PDMMs are banks appointed by the DMO to act as authorized dealers in FGN bonds. Their major functions are to:
- Take up, market and distribute the Primary Issues of FGN Bonds.
- Make markets in FGN Bonds on request, through the provision of continuous and effective two-way quotes to all PDMMs and non-PDMMs on demand and in all market conditions. Click here to view a list of the PDMMs institutions.
Who is Government Stockbroker?
A Government stockbroker is a broker appointed by the Federal Government to provide liquidity for FGN Bonds on the floor of the NSE so that investors, especially retail investors, who wish to buy or sell FGN Bonds can do so. The DMO appointed Stanbic IBTC Stockbrokers Limited (SISL) as the Government Stockbroker in 2012 to carry out the following functions:
- Act as an intermediary between the DMO, NSE, Stockbrokers and other market participants to ensure that all activities in FGN Bonds, and other FGN Securities that may be listed in the future, are effected smoothly.
- Provide prices for FGN Bonds on the floor of the Exchange so that investors, especially retail investors, who wish to buy or sell FGN Bonds can do so.
Who are the Regulators and Government Agencies in the FGN Bond Operations?

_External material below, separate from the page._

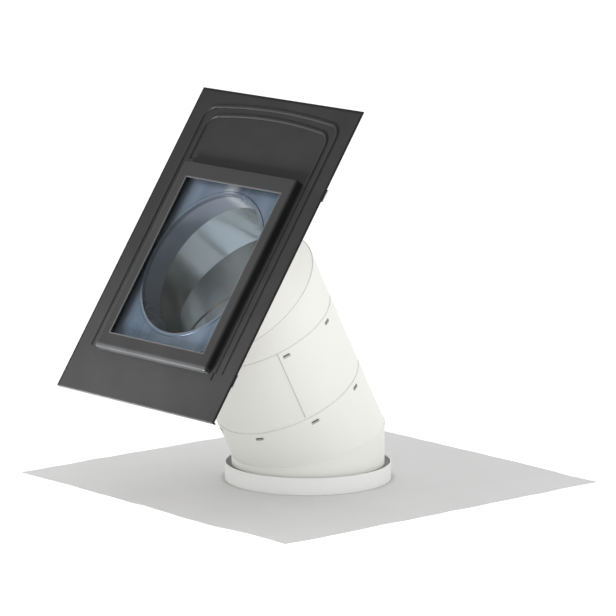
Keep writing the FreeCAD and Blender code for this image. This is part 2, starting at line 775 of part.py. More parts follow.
def ceiling_ring():
    """The ceiling ring: a dished flange, and a notched spigot whose lugs click into the tunnel."""
    body = new_body("ceiling_ring")
    spigot_inner = "spigot_radius - spigot_wall"
    spigot_foot = "flange_depth - flange_wall"
    shoulder = "flange_depth + spigot_straight"
    top = "flange_depth + spigot_height"
    turned(body, "ring_turn", [
        ("flange_radius", "flange_depth - flange_rim"), ("flange_radius", "flange_depth - 1"),
        ("flange_radius - 2", "flange_depth"), ("flange_land", "flange_depth"),
        ("flange_land", "flange_depth - flange_groove"), ("spigot_radius", "flange_depth - flange_groove"),
        ("spigot_radius", shoulder), ("spigot_top_radius", top), ("spigot_top_radius - spigot_wall", top),
        (spigot_inner, shoulder), (spigot_inner, spigot_foot), ("lens_seat", spigot_foot),
        ("lens_seat", "0"), ("lens_seat + flange_wall", "0"),
    ])
    centre = "flange_depth + mouth_gap + window_setback"
    catches(body, "spigot_lugs", "spigot_radius", centre, -1)
    notch = cut_through(body, "spigot_notch", "XZ_Plane", [
        ("-notch_width / 2", "flange_depth + notch_foot"), ("notch_width / 2", "flange_depth + notch_foot"),
        ("notch_width / 8", f"{top} + 5"), ("-notch_width / 8", f"{top} + 5"),
    ])
    around(body, notch, SPIGOT_PANELS // 2, 180 - 360 / SPIGOT_PANELS)
    reach = "spigot_radius * 0.75"
    ramp = cut_one_wall(body, "spigot_ramp", [
        (f"-{reach}", top), (reach, f"{top} - ramp_drop"), (reach, f"{top} + 5"), (f"-{reach}", f"{top} + 5"),
    ], "2 * spigot_radius", 180 / SPIGOT_PANELS)
    around(body, ramp, SPIGOT_PANELS)
    lug = pad(body, "lens_lug", "XZ_Plane", [
        ("lens_seat - lug_reach", "joint_gap"), ("lens_seat + flange_wall / 2", "joint_gap"),
        ("lens_seat + flange_wall / 2", f"{spigot_foot} - lens_seal - lens_rim - joint_gap"),
        ("lens_seat - lug_reach", f"{spigot_foot} - lens_seal - lens_rim - joint_gap"),
    ], "lug_width", 180 / LENS_LUGS)
    around(body, lug, LENS_LUGS)
    body.Placement.Base.z = -size("flange_depth")
    nodes["ceiling_ring"] = body


def lens():
    """The dished lens that diffuses the light, and the seal above its rim."""
    seat = "lens_seat - lens_clearance"
    round_out = "(lens_depth - lens_rim)"
    round_in = f"({round_out} - lens_wall)"
    body = new_body("diffuser_lens")
    turned(body, "lens_turn", [
        ("0", "0"),
        ("lens_flat", "0", f"lens_flat + {round_out} * sin(45 deg)", f"{round_out} * (1 - cos(45 deg))", round_out),
        (f"lens_flat + {round_out}", round_out), (seat, round_out), (seat, "lens_depth"),
        (f"lens_flat + {round_in}", "lens_depth"),
        (f"lens_flat + {round_in}", round_out,
         f"lens_flat + {round_in} * sin(45 deg)", f"{round_out} - {round_in} * cos(45 deg)", round_in),
        ("lens_flat", "lens_wall"), ("0", "lens_wall"),
    ])
    lens_top = -size("flange_wall") - size("lens_seal")
    body.Placement.Base.z = lens_top - size("lens_depth")
    nodes["diffuser_lens"] = body
    seal = new_body("lens_seal")
    turned(seal, "lens_seal_turn", [
        (f"{seat} - lens_seal_width", "0"), (seat, "0"), (seat, "lens_seal"), (f"{seat} - lens_seal_width", "lens_seal"),
    ])
    seal.Placement.Base.z = lens_top
    nodes["diffuser_seal"] = seal


membrane()
ceiling_ring()
lens()

# Checks, and one file for each piece

doc.recompute()
for item in doc.Objects:
    if "Invalid" in item.State or "Error" in item.State:
        raise RuntimeError(f"{item.Name} failed: {item.State}")
for name, item in nodes.items():
    item.Label = name
    if item.Shape.isNull() or not item.Shape.isValid() or not item.Shape.Solids:
        raise RuntimeError(f"{name} has no valid solid")

os.makedirs("parts", exist_ok=True)
for name, item in nodes.items():
    item.Shape.exportStep(f"parts/{name}.step")
    print(f"{name}: {len(item.Shape.Solids)} solid, {item.Shape.Volume / 1000:.1f} cm3")
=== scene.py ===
# %% [markdown]
# A tubular skylight, dressed for a studio picture
#
# The real object brings daylight from a pitched roof down to a ceiling. A dark sheet lies among the roof
# tiles, and a framed pane on it lets light into a mirror tray. From there a bright tunnel of two elbows and
# a tube leads down to a white ring with a dished lens. A square membrane seals the ceiling above that ring.
#
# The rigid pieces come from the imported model, at their real size. This lesson adds what metal-working
# drawings leave out: a limp membrane, the finish of each surface, light and a camera.

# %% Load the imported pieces
import math

import bmesh
import bpy
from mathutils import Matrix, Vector
from mathutils import noise


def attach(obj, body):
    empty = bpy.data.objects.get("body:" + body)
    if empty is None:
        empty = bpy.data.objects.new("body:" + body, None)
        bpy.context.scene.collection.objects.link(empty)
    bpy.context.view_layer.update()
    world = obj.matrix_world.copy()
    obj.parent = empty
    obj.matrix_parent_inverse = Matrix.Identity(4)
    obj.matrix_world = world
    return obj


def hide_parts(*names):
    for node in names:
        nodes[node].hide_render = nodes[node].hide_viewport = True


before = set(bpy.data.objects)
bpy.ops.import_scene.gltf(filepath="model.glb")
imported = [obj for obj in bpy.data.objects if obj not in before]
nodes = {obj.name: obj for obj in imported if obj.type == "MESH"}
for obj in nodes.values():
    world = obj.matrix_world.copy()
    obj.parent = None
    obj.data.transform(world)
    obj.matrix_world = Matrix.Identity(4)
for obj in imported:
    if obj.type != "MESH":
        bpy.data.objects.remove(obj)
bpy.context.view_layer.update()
print("pieces from the packed model:", len(nodes))

# %% [markdown]
# Where the slanted pieces stand
#
# Grain, streaks and brushed lines follow a piece, not the room. The straight tube leans 28 degrees towards
# the eave, and the roof unit and the upper leg lean 56 degrees. One point on each axis and its lean are
# enough for a Mapping node to turn a pattern onto a piece, so these few numbers come first.

# %% Name the axes of the slanted pieces
MM = 0.001
ROOF_LEAN = math.radians(56)
TUBE_LEAN = ROOF_LEAN / 2
LOWER_BEND = Vector((0, 0, 0.111))
UPPER_BEND = Vector((0, -0.18591, 0.46065))
ROOF_HOLE = Vector((0, -0.31192, 0.54564))
TUNNEL_RADIUS = 0.175
print("the upper bend lies", round((UPPER_BEND - LOWER_BEND).length, 3), "m above the lower bend")

# %% [markdown]
# The camera
#
# The picture was drawn with a long lens from a little above the eave, from the right-hand side. A short
# lens would make the sheet's near end look huge, so the camera stays nearly ten metres away and a lens of
# about 250 mm brings the object up to the frame's edges.

# %% Set up the camera
CAMERA_AZIMUTH = math.radians(49.3)
CAMERA_HEIGHT = math.radians(10.4)
CAMERA_DISTANCE = 9.65
FRAME_WIDTH = 1.40
SENSOR_WIDTH = 36
FAR_LIMIT = 60
AIM = Vector((0, 0, 0.409))

level = math.cos(CAMERA_HEIGHT)
towards_camera = Vector((
    math.sin(CAMERA_AZIMUTH) * level, -math.cos(CAMERA_AZIMUTH) * level, math.sin(CAMERA_HEIGHT)
))

camera_data = bpy.data.cameras.new("studio_camera")
camera_data.sensor_width = SENSOR_WIDTH
camera_data.lens = SENSOR_WIDTH * CAMERA_DISTANCE / FRAME_WIDTH
camera_data.clip_end = FAR_LIMIT
camera = bpy.data.objects.new("studio_camera", camera_data)
camera.location = AIM + towards_camera * CAMERA_DISTANCE
camera.rotation_euler = towards_camera.to_track_quat("Z", "Y").to_euler()
bpy.context.scene.collection.objects.link(camera)
bpy.context.scene.camera = camera
print("lens", round(camera_data.lens, 1), "mm")

# %% [markdown]
# Shader maths in plain expressions
#
# A finish is a recipe of small sums: a mask times a colour, a noise added to a roughness. Wiring each Math
# node by hand hides the recipe. A small class holds one socket and turns the signs + - * < > into nodes, so
# the recipe reads like arithmetic. One method on the finish adds every other kind of node.

# %% Wrap a socket so that sums on it make nodes


class Wire:
    """One output socket of a finish's node tree."""

    def __init__(self, finish, socket):
        self.finish = finish
        self.socket = socket

    def joined(self, operation, first, second):
        """A Math node on two values, each a wire or a number."""
        return self.finish.node("ShaderNodeMath", {"operation": operation}, {0: first, 1: second})

    def __add__(self, other):
        return self.joined("ADD", self, other)

    def __radd__(self, other):
        return self.joined("ADD", other, self)

    def __sub__(self, other):
        return self.joined("SUBTRACT", self, other)

    def __rsub__(self, other):
        return self.joined("SUBTRACT", other, self)

    def __mul__(self, other):
        return self.joined("MULTIPLY", self, other)

    def __rmul__(self, other):
        return self.joined("MULTIPLY", other, self)

    def __abs__(self):
        return self.joined("ABSOLUTE", self, 0.0)

    def __gt__(self, other):
        return self.joined("GREATER_THAN", self, other)

    def __lt__(self, other):
        return self.joined("LESS_THAN", self, other)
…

Debt Management Office (DMO): DMO is the Agency statutorily authorized by law to issue FGN Bonds on behalf of the Federal Government of Nigeria. The DMO also regulates the activities of the bond market and the Primary Dealer Market Makers.
Central Bank of Nigeria (CBN): The Central Bank of Nigeria acts as the Issuing House and the Registrars for FGN Bonds.
The Nigerian Stock Exchange (NSE): FGN Securities are listed and traded on the Floors of the Nigerian Stock Exchange mainly by retail investors.
Financial Market Dealers Quotation (FMDQ) OTC Plc.: FGN Securities are listed and traded on the OTC Trading Platform of FMDQ mainly by wholesale investors.
Central Securities Clearing Systems Ltd (CSCS): Acts as the depository of the bonds listed on the Nigerian Stock Exchange. Investors who opted for physical certificates at the issue must have their certificates deposited in CSCS before transactions on them on the floors of the Nigerian Stock Exchange and FMDQ OTC Securities Exchange.
Securities and Exchange Commission (SEC): The apex regulator in the Nigerian Capital Market; it regulates the activities of all capital market operators as far as operations and their transactions in the market are concerned.
What is Dematerialization of Bond Certificates?
It is a term which describes a shift from issuance of physical certificate to use of electronic entry to indicate the holding of individuals and enterprises in any bond issuance. It involves the use of a depository.
Although DMO still issues physical certificates on request, modern securities trading system de-emphasizes the use of physical certificates. Advancement in electronic communication and custodian services allow book-entry records and trade verification which has made trading more reliable and easier to manage than the use of physical certificates.
How can I be aware of the forthcoming Bond issues?
- The DMO conduct Monthly Auction on behalf of the Federal Government of Nigeria and the notice is placed in National Dailies and the DMO Website, 7 days prior to the date.
- Quarterly FGN Bond Issuance Calendar is on the DMO Website.